Kayu yang digunakan pun bukan sembarangan. Hani memilih “jati gembol”, bagian tunggak pohon jati yang memiliki serat unik dan artistik.
Bahan ini kemudian diolah dengan tangan—tanpa mesin besar, tanpa proses pabrikan. Meja, kursi, almari, hingga tempat tisu dan miniatur kayu tercipta dari proses panjang: dipotong, diukir, diamplas, lalu dipoles hingga mengilap. Semuanya dilakukan dengan penuh kesabaran dan rasa.
“Dari kecil saya suka ikut ibu, lihat cara beliau mengukir kayu. Awalnya cuma bantu-bantu, sampai akhirnya bisa beli HP sendiri dari hasil kerja,” kenang Hani sambil tersenyum, dikutip dari situs resmi Pemkab Bojonegoro.

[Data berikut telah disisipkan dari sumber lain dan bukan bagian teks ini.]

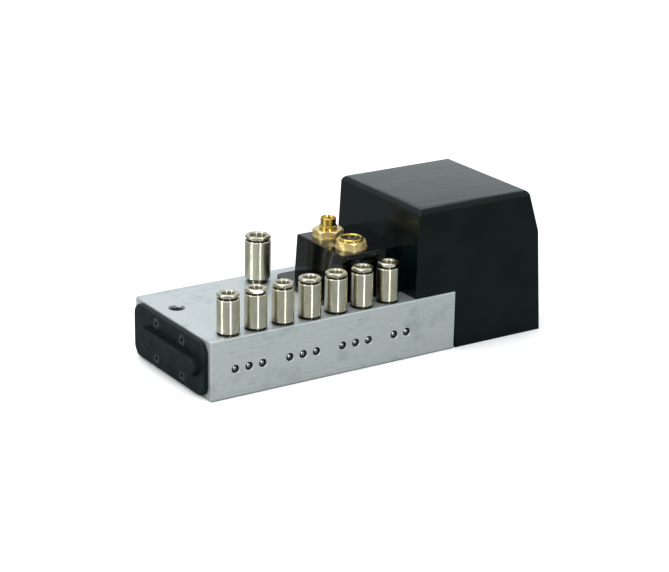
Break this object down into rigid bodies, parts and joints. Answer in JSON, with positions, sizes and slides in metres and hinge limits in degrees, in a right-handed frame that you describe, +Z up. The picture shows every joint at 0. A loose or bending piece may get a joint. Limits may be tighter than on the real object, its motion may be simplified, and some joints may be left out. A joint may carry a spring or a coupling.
{
  "type": "pneumatic valve island",
  "caption": "Compact pneumatic valve island: aluminium manifold with a row of push-in tube outlets, a supply fitting, round electrical connectors and a moulded hood over the solenoid valves.",
  "frame": {"origin": "middle of the underside of the whole part", "axes": "+X along the manifold block towards the hood, +Y from the outlet row towards the back, +Z up"},
  "size_m": [0.2, 0.0744, 0.0755],
  "materials": {
    "aluminium": "milled, satin",
    "plug_steel": "turned, bright",
    "seal_rubber": "moulded, matt",
    "moulded_plate": "moulded, fine grain",
    "black_screw": "black oxide",
    "nickel_brass": "turned, nickel plated",
    "ring_brass": "turned, nickel plated",
    "box_plastic": "moulded, glossy",
    "gold_brass": "turned, gold flashed",
    "insert_plastic": "moulded",
    "contact_gold": "gold plated",
    "hood_plastic": "moulded, satin, lightly brushed on top",
    "steel_screw": "zinc plated",
    "valve_aluminium": "anodised",
    "coil_plastic": "moulded",
    "board_laminate": "solder mask"
  },
  "bodies": {
    "island": {"manifold_block": "aluminium", "sealing_plugs": "plug_steel", "end_gasket": "seal_rubber", "end_plate": "moulded_plate", "end_plate_screws": "black_screw", "outlet_body_1": "nickel_brass", "outlet_seal_1": "seal_rubber", "outlet_body_2": "nickel_brass", "outlet_seal_2": "seal_rubber", "outlet_body_3": "nickel_brass", "outlet_seal_3": "seal_rubber", "outlet_body_4": "nickel_brass", "outlet_seal_4": "seal_rubber", "outlet_body_5": "nickel_brass", "outlet_seal_5": "seal_rubber", "outlet_body_6": "nickel_brass", "outlet_seal_6": "seal_rubber", "outlet_body_7": "nickel_brass", "outlet_seal_7": "seal_rubber", "supply_body": "nickel_brass", "supply_seal": "seal_rubber", "connector_box": "box_plastic", "box_screw": "black_screw", "m8_shell": "gold_brass", "m8_nut": "gold_brass", "m8_insert": "insert_plastic", "m8_pins": "contact_gold", "m12_shell": "gold_brass", "m12_nut": "gold_brass", "m12_insert": "insert_plastic", "m12_contacts": "contact_gold", "hood": "hood_plastic", "hood_screws": "steel_screw", "valve_gaskets": "seal_rubber", "valve_body_1": "valve_aluminium", "valve_coil_1": "coil_plastic", "valve_body_2": "valve_aluminium", "valve_coil_2": "coil_plastic", "valve_body_3": "valve_aluminium", "valve_coil_3": "coil_plastic", "valve_body_4": "valve_aluminium", "valve_coil_4": "coil_plastic", "valve_screws": "steel_screw", "control_board": "board_laminate"},
    "release_ring_1_body": {"release_ring_1": "ring_brass"},
    "release_ring_2_body": {"release_ring_2": "ring_brass"},
    "release_ring_3_body": {"release_ring_3": "ring_brass"},
    "release_ring_4_body": {"release_ring_4": "ring_brass"},
    "release_ring_5_body": {"release_ring_5": "ring_brass"},
    "release_ring_6_body": {"release_ring_6": "ring_brass"},
    "release_ring_7_body": {"release_ring_7": "ring_brass"},
    "supply_release_ring_body": {"supply_release_ring": "ring_brass"}
  },
  "joints": [
    {"name": "release_1_push", "type": "slide", "parent": "island", "child": "release_ring_1_body", "axis": [0, 0, -1], "range_m": [0, 0.001], "stiffness_N_per_m": 2500, "springref_m": -0.001},
    {"name": "release_2_push", "type": "slide", "parent": "island", "child": "release_ring_2_body", "axis": [0, 0, -1], "range_m": [0, 0.001], "stiffness_N_per_m": 2500, "springref_m": -0.001},
    {"name": "release_3_push", "type": "slide", "parent": "island", "child": "release_ring_3_body", "axis": [0, 0, -1], "range_m": [0, 0.001], "stiffness_N_per_m": 2500, "springref_m": -0.001},
    {"name": "release_4_push", "type": "slide", "parent": "island", "child": "release_ring_4_body", "axis": [0, 0, -1], "range_m": [0, 0.001], "stiffness_N_per_m": 2500, "springref_m": -0.001},
    {"name": "release_5_push", "type": "slide", "parent": "island", "child": "release_ring_5_body", "axis": [0, 0, -1], "range_m": [0, 0.001], "stiffness_N_per_m": 2500, "springref_m": -0.001},
    {"name": "release_6_push", "type": "slide", "parent": "island", "child": "release_ring_6_body", "axis": [0, 0, -1], "range_m": [0, 0.001], "stiffness_N_per_m": 2500, "springref_m": -0.001},
    {"name": "release_7_push", "type": "slide", "parent": "island", "child": "release_ring_7_body", "axis": [0, 0, -1], "range_m": [0, 0.001], "stiffness_N_per_m": 2500, "springref_m": -0.001},
    {"name": "supply_release_push", "type": "slide", "parent": "island", "child": "supply_release_ring_body", "axis": [0, 0, -1], "range_m": [0, 0.001], "stiffness_N_per_m": 2500, "springref_m": -0.001}
  ]
}
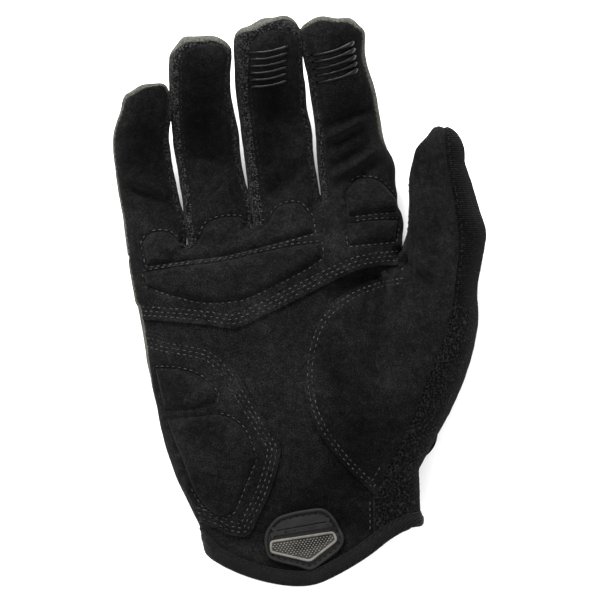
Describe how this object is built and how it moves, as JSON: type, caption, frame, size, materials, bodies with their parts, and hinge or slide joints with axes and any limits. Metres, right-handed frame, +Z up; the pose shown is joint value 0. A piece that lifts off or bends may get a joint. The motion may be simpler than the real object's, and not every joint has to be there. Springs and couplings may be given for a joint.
{
  "type": "cycling glove",
  "caption": "Right-hand full-finger cycling glove with foam palm pads, silicone fingertip grips, knit finger sides, terry thumb back and a bound cuff with a pull tab.",
  "frame": {"origin": "on the flat back of the hand, where the glove rests, under the knuckle edge of the palm", "axes": "+X to the thumb side, +Y to the fingertips, +Z up out of the palm"},
  "size_m": [0.1291, 0.1997, 0.0437],
  "materials": {
    "suede": "matte black synthetic suede",
    "knit": "black mesh knit",
    "terry": "black terry towelling",
    "back_fabric": "grey-olive stretch cloth",
    "binding": "black woven tape",
    "silicone": "glossy black silicone",
    "rubber": "satin black moulded rubber",
    "pale_rubber": "grey-beige knurled rubber"
  },
  "bodies": {
    "root": {"palm_panel": "suede", "finger_panel": "suede", "thumb_panel": "suede", "thumb_back": "terry", "back_panel": "back_fabric", "back_little": "back_fabric", "back_ring": "back_fabric", "back_middle": "back_fabric", "back_index": "back_fabric", "gusset_little_ring": "knit", "gusset_ring_middle": "knit", "gusset_middle_index": "knit", "heel_overlay": "suede", "pad_knuckle_upper": "suede", "pad_knuckle_lower": "suede", "pad_index_upper": "suede", "pad_index_lower": "suede", "pad_heel_upper": "suede", "pad_heel_lower": "suede", "grip_middle_1": "silicone", "grip_middle_2": "silicone", "grip_middle_3": "silicone", "grip_middle_4": "silicone", "grip_middle_5": "silicone", "grip_middle_6": "silicone", "grip_index_1": "silicone", "grip_index_2": "silicone", "grip_index_3": "silicone", "grip_index_4": "silicone", "grip_index_5": "silicone", "cuff_binding": "binding", "pull_tab": "rubber", "pull_tab_wedge": "pale_rubber", "closing_strap": "binding"}
  },
  "joints": []
}
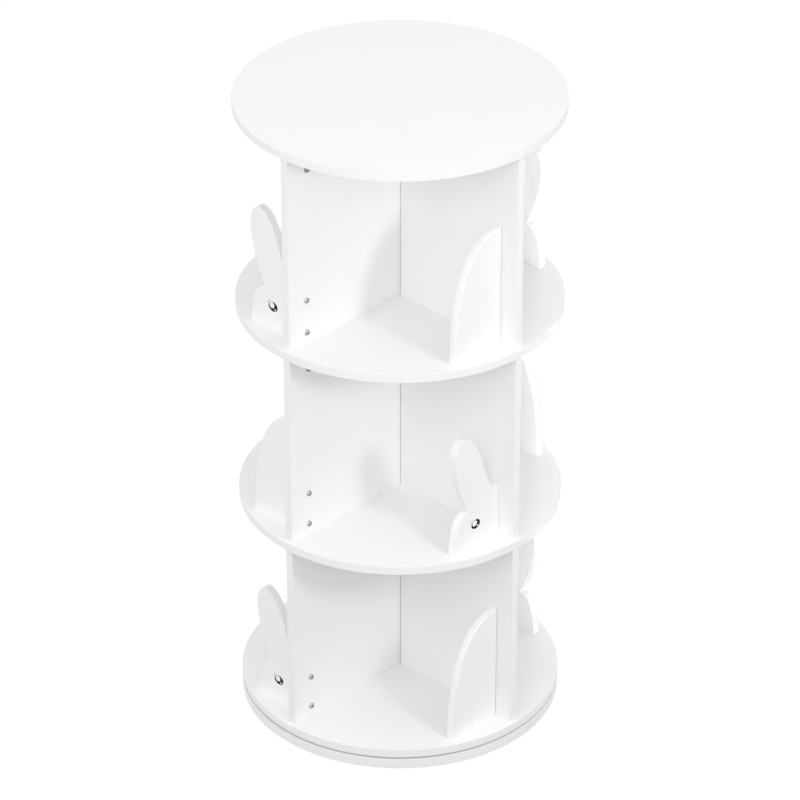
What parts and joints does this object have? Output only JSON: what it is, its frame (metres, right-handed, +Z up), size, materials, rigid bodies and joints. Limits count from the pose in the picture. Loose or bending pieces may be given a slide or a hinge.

Namun senyuman itu menyimpan perjuangan panjang, terutama saat sang ibu berpulang dan tanggung jawab usaha jatuh sepenuhnya ke pundaknya.
Kini, “Pengrajin Sejati” tak hanya memproduksi furnitur besar, tapi juga kerajinan kecil yang terjangkau, dengan harga mulai dari Rp15 ribu.
Tak hanya menjual, Hani juga memilih menggunakan jasa ekspedisi lokal untuk pengiriman ke berbagai daerah, dari Sumatera hingga Papua.
Keputusan ini diambil agar roda ekonomi lokal ikut bergerak.
Lebih dari itu, usaha ini membuka lapangan kerja bagi warga sekitar.
Sejumlah tetangga yang sebelumnya tidak memiliki pekerjaan kini ikut terlibat dalam proses produksi.
“Saya ingin usaha ini bisa bermanfaat, bukan hanya untuk keluarga saya. Ini juga cara kami membalas kebaikan lingkungan,” ujar Hani.
Meski sempat mencapai omzet Rp30 juta per bulan, kondisi saat ini membuat pendapatan menurun menjadi sekitar Rp15–20 juta. Namun, Hani tak menyerah.
“Pasar memang fluktuatif. Tapi bagi saya, ini bukan soal angka saja. Ini soal menjaga warisan dan jati diri,” tegasnya.
Di setiap karya kayu yang dihasilkan, tersimpan nilai yang tak bisa diukur dengan rupiah: cinta seorang anak kepada ibunya, semangat memberdayakan masyarakat, dan keberanian menjaga warisan di tengah gempuran produk instan.
Dari tangan Hani, Kasiman tak hanya dikenal sebagai daerah pertanian, tetapi juga sebagai tempat lahirnya kerajinan dengan jiwa.
“Saya ingin produk kami bisa dibanggakan masyarakat, bukan hanya karena bentuknya, tapi karena ceritanya. Produk lokal itu punya nyawa, dan kami ingin terus menghidupkannya,” pungkas Hani, penuh harap.